One of the lessons from successful fintech start-ups is that instead of pouring those funds into recruiting more staff in its target foreign market, the company should consider initially working through partnerships. With a foreign partner, the South African company can build networks in another country and gain regulatory knowledge, while drawing on home-based IT experts, which limits human resources costs.

It is critical for fintech companies expanding internationally and seeking global funding to prepare in advance. They should ensure their share registers are up to date and that the necessary resolutions are in place when shares are issued. Having good basic governance will reassure financiers. Many fintech funders require reassurance that the intellectual property is based offshore. If this is done too late, when the value has increased significantly in the pending transaction, there is a significant capital gains tax implication for the South African developer. At an early stage, the only possible valuation measure is the cost of development. 

A risk in partnering with a larger corporation which will deploy that fintech technology is that the corporation may take a long time to get to market, which delays the timing of its partner being able to recognize revenue. Another issue is that, if the funding arrangement entails a large percentage of foreign ownership, the local company may find its BEE score in South Africa is affected. If it has a services agreement with a big bank or corporate in South Africa, it may be required to be at “level 3” and to remain at that level or improve. The BEE aspects should be addressed at term sheet stage, not a year after the transaction has closed.

BEE

South Africa has no BEE sector code for fintech, although there is one for financial services and one for ICT companies.  The financial services sector code requires 25% black ownership plus one vote to qualify for maximum points for black ownership. In the ICT code, the black ownership requirement is 30%.

A fintech company that earns the majority of its revenue from financial services falls under the financial services sector code.  On the other hand, if the operations are at its core technology-based, then the ICT sector code is applicable. Further fintech companies may potentially be regulated in terms of the. Conduct of Financial Institutions (CoFI) Bill and as a result may be required to abide by prescribed BEE terms and conditions.

Innovative structures should and could be considered to meet ownership obligations for fintech companies which are foreign-owned.  One of the transactions on which Webber Wentzel has advised involved a fintech company that has been bought out by a UK entity. The South African company, however, still requires a BEE rating. The structure that has been approved by shareholders and verification agents is an ESOP for the South African employees, who are mostly black, which will take up a shareholding in the multinational. In the multinational, this shareholding is equivalent to about 3%, but it equates to more than 30% at the South African level because of the calculation methodology applied.

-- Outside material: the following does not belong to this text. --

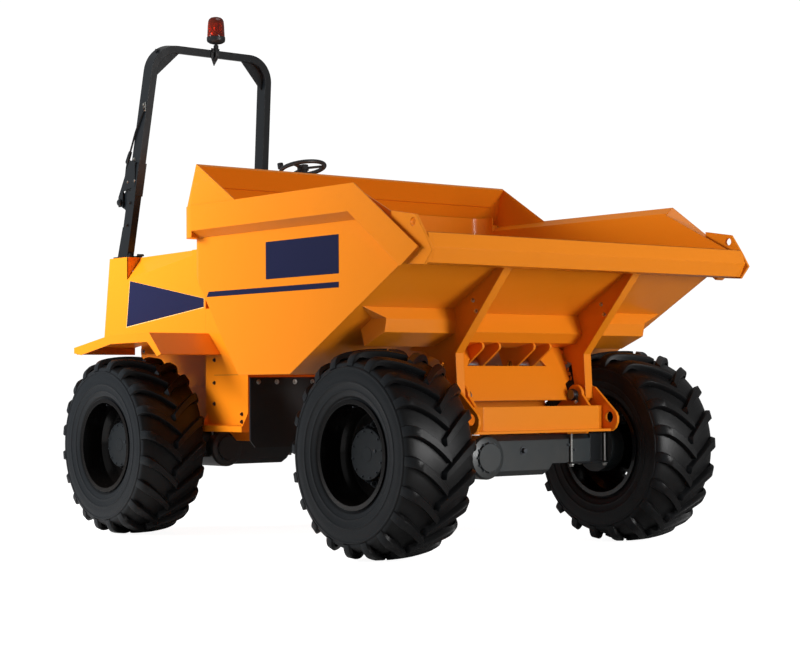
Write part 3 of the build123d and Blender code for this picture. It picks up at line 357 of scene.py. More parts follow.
def tyre_rubber(name, tread, wall_sheen, dust):
    """Tyre rubber: a darker tread, painted shade among the bars, and paler bluish walls, painted sheen of the
    smooth rubber, where the surface looks along the axle.
    """
    made, tree, shader = material(name)
    grime = use_group(tree, road_dust, Dust=dust, Amount=0.25, Reach=1.3, Scale=6.0)
    surface = use_group(tree, grain, Scale=260.0, Height=0.0005)
    shape = add_node(tree, "ShaderNodeNewGeometry")
    split = add_node(tree, "ShaderNodeSeparateXYZ")
    size = add_node(tree, "ShaderNodeMath", operation="ABSOLUTE")
    mask = add_node(tree, "ShaderNodeMapRange", i_1=0.55, i_2=0.9)
    mix = add_node(tree, "ShaderNodeMix", data_type="RGBA")
    # The tread colour is darkened as painted shade, and the wall colour is lightened and blued as painted
    # sheen.
    mix.inputs[6].default_value = tread
    mix.inputs[7].default_value = wall_sheen
    link = tree.links.new
    link(shape.outputs["True Normal"], split.inputs[0])
    link(split.outputs["Y"], size.inputs[0])
    link(size.outputs[0], mask.inputs[0])
    link(mask.outputs[0], mix.inputs[0])
    link(mix.outputs[2], grime.inputs["Colour"])
    link(grime.outputs["Colour"], shader.inputs["Base Color"])
    link(surface.outputs["Normal"], shader.inputs["Normal"])
    shader.inputs["Roughness"].default_value = 0.42
    shader.inputs["Specular IOR Level"].default_value = 0.30
    return made


def metal(name, colour, rough, metallic=1.0, scale=60.0, height=0.00005):
    """Bare or plated steel with slight tool marks."""
    made, tree, shader = material(name)
    marks = use_group(tree, grain, Scale=scale, Height=height)
    spread = add_node(tree, "ShaderNodeMath", operation="MULTIPLY_ADD", i_1=0.15, i_2=rough)
    link = tree.links.new
    link(marks.outputs["Value"], spread.inputs[0])
    link(marks.outputs["Normal"], shader.inputs["Normal"])
    link(spread.outputs[0], shader.inputs["Roughness"])
    shader.inputs["Base Color"].default_value = colour
    shader.inputs["Metallic"].default_value = metallic
    return made


def clear_plastic(name, colour):
    """Tinted see-through lamp plastic whose tint varies a little in soft noise."""
    made, tree, shader = material(name)
    place = add_node(tree, "ShaderNodeTexCoord")
    noise = add_node(tree, "ShaderNodeTexNoise", i_Scale=30.0)
    tint = add_node(tree, "ShaderNodeMix", data_type="RGBA")
    tint.inputs[6].default_value = colour
    tint.inputs[7].default_value = tuple(0.7 * c for c in colour[:3]) + (1.0,)
    tree.links.new(place.outputs["Object"], noise.inputs["Vector"])
    tree.links.new(noise.outputs["Fac"], tint.inputs[0])
    tree.links.new(tint.outputs[2], shader.inputs["Base Color"])
    shader.inputs["Roughness"].default_value = 0.08
    shader.inputs["Transmission Weight"].default_value = 0.75
    shader.inputs["IOR"].default_value = 1.49
    return made


dry_mud = linear(150, 120, 85)
finishes = {
    "orange_paint": sprayed_paint("orange_paint", linear(230, 130, 23), dry_mud, 0.04, 0.30, 0.10,
                                  shine=0.22),
    "black_paint": sprayed_paint("black_paint", linear(17, 20, 23), dry_mud, 0.04, 0.30, 0.3),
    "rim_paint": sprayed_paint("rim_paint", linear(7, 7, 8), dry_mud, 0.02, 0.20, 0.2, shine=0.3),
    "slate_paint": sprayed_paint("slate_paint", linear(31, 39, 42), dry_mud, 0.08, 0.42, 0.1),
    # Tyre: the dark tread colour is painted shade among the bars; the paler bluish wall colour is painted
    # sheen.
    "tyre": tyre_rubber("tyre_rubber", linear(8, 8, 9), linear(24, 27, 30), linear(40, 40, 40)),
    "flap_rubber": rubber("flap_rubber", linear(24, 24, 25), linear(70, 66, 60), 0.3, 0.6, 300.0, 0.0004),
    "seat_cover": rubber("seat_vinyl", linear(27, 27, 29), linear(60, 60, 60), 0.1, 0.5, 500.0, 0.0002),
    "black_plastic": rubber("black_plastic", linear(30, 31, 33), linear(60, 60, 60), 0.1, 0.42,
                            700.0, 0.0001),
    "beacon_lens": clear_plastic("amber_lens", linear(150, 48, 24)),
    "cast_iron": metal("cast_iron", linear(52, 56, 60), 0.6, 0.3, 120.0, 0.0006),
    "rod_chrome": metal("rod_chrome", linear(205, 207, 212), 0.12, 1.0, 200.0, 0.00001),
    "pin_steel": metal("pin_steel", linear(110, 110, 112), 0.4, 1.0),
    "zinc": metal("zinc_plate", linear(190, 190, 186), 0.3, 1.0, 150.0, 0.00002),
    "dark_steel": metal("dark_steel", linear(70, 74, 78), 0.38, 0.7, 150.0, 0.00005),
    "amber_metal": metal("amber_metal", linear(235, 120, 30), 0.25, 0.6, 150.0, 0.00002),
    "hub_paint": sprayed_paint("hub_paint", linear(25, 29, 32), dry_mud, 0.02, 0.40, 0.1, shine=0.3),
    "navy": sprayed_paint("navy_film", linear(26, 29, 58), dry_mud, 0.02, 0.30, 0.05,
                          ripple=0.00005, shine=0.2),
    # cream: the dials' own colour, and the painted highlight round the engine housing's dark trapezium
    "cream": sprayed_paint("cream_and_rim_highlight", linear(245, 205, 130), dry_mud, 0.05, 0.35, 0.2, ripple=0.00005),
}
for entry in frame["record"]["subparts"]:
    node = nodes[entry["node"]]
    node.data.materials.clear()
    node.data.materials.append(finishes[entry["material_slot"]])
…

Another under-utilised provision in the sector codes, the “YES Youth” programme, which could be useful to fintech companies. Any company that employs a targeted number of unemployed black youth for a year can earn BEE credits, which enables them to move from level up to 2 BEE levels.

Regulation

Under planned changes to the National Payments Act, regulations will become stricter – not, as generally reported, more relaxed. The new regulations, however, will not be exclusionary.

In the past few years, South African regulators have moved away from monitoring from the sidelines to becoming more involved. They are also adopting a more collaborative approach with other regulators, which is evident in the Intergovernmental Fintech Working Group, which is generating more regulations. The approach is to use existing regulations and frameworks, although the looming CoFI Bill opens up the possibility of an entirely new form of regulation.

Amendments to the Financial Advisory and Intermediary Services (FAIS) Act now embrace the providers of crypto assets, who will be subject to the same requirements as other providers of financial products. The Financial Intelligence Centre Act (FICA) has been amended to bring in crypto assets and their service providers. The regulators have also barred pension funds from investing in crypto assets through a specific amendment to Regulation 28 of the Pension Funds Act.